Spatial Resolution Improvements using Collimation Methods and their Applications

Student’s Name: Elizabeth Peng Home Institution: Princeton University NNCI Site: ShyNE @ Northwestern University REU Principal Investigator: Dr. Michael Bedzyk, Materials Science and Engineering, Northwestern University REU Mentors: William Mah and Professor Sumit Kewalramani, Materials Science and Engineering, Northwestern University Abstract: Thin films are used in various fields, including catalysis, sensors, and semiconductor electronics. To identify their potential applications, scientists seek to understand their structural properties. Several techniques for thin film characterization involve the use of x-ray diffraction off of crystalline planes. The X-ray beams yield specific intensity patterns due to how they scatter from these plane interactions. This work focuses on the properties of single crystal thin films grown via pulsed laser deposition.
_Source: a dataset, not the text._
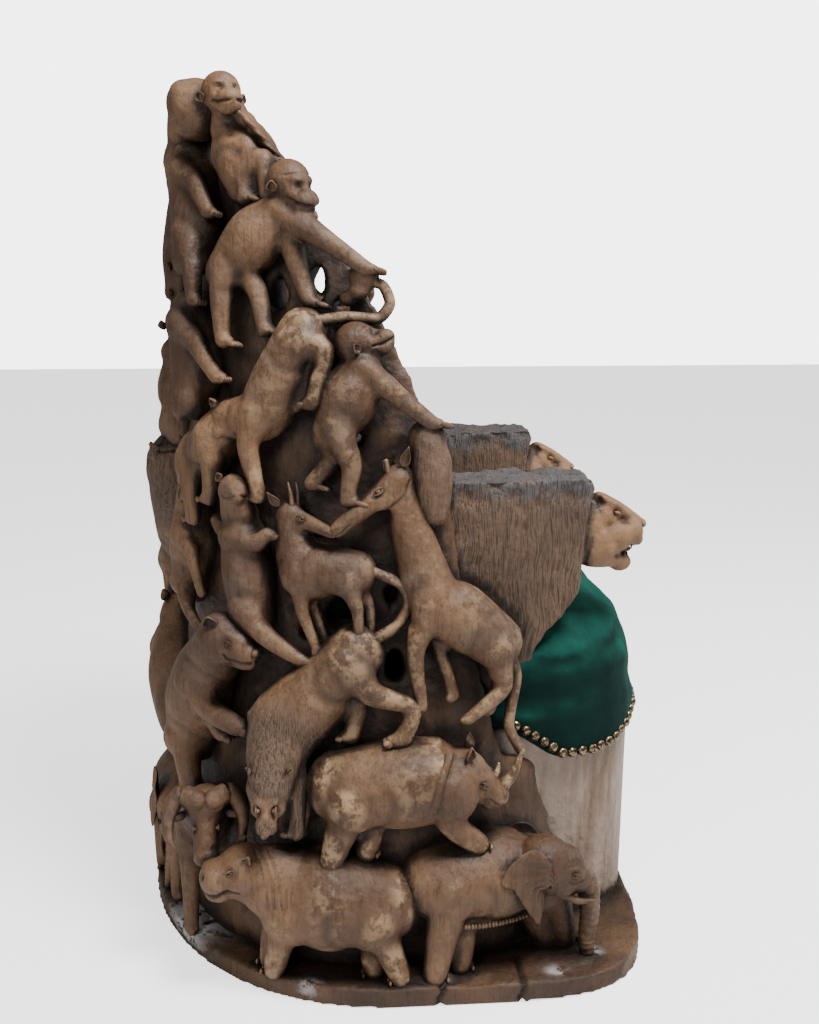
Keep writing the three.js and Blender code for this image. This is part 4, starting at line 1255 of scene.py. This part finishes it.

High-resolution X-ray diffraction (XRD), X-ray reflectivity (XRR), and in-plane Grazing Incidence Wide-angle X-ray diffraction (GIXRD) scans were done to evaluate film characteristics such as thickness, roughness, electron density, etc. In addition, we are now exploring how to expedite this data collection using the full 2D capabilities of the area detectors. This will enable the capture of multiple diffraction peaks in one shot from polycrystalline samples or collect fast XRR and reciprocal space maps in principle. However, this requires the beam to be small and collimated in both directions normal to beam propagation. Currently, the X-ray source is a line source. To resolve this, we are applying collimation slits to convert the linear x-ray source to a point. This results in decreased incident intensity. We are trying to determine whether data collection using the 2D detector is more efficient than the 0D detector and compare the 2D detector’s relative effectiveness given its loss in intensity. We are also using 2D reciprocal space mapping to determine the relative position of Bragg peaks, which will inform a film’s strain and mosaicity. Our findings will provide valuable insights into optimizing X-ray characterization techniques for thin films, enhancing the understanding of their structural properties for various applications.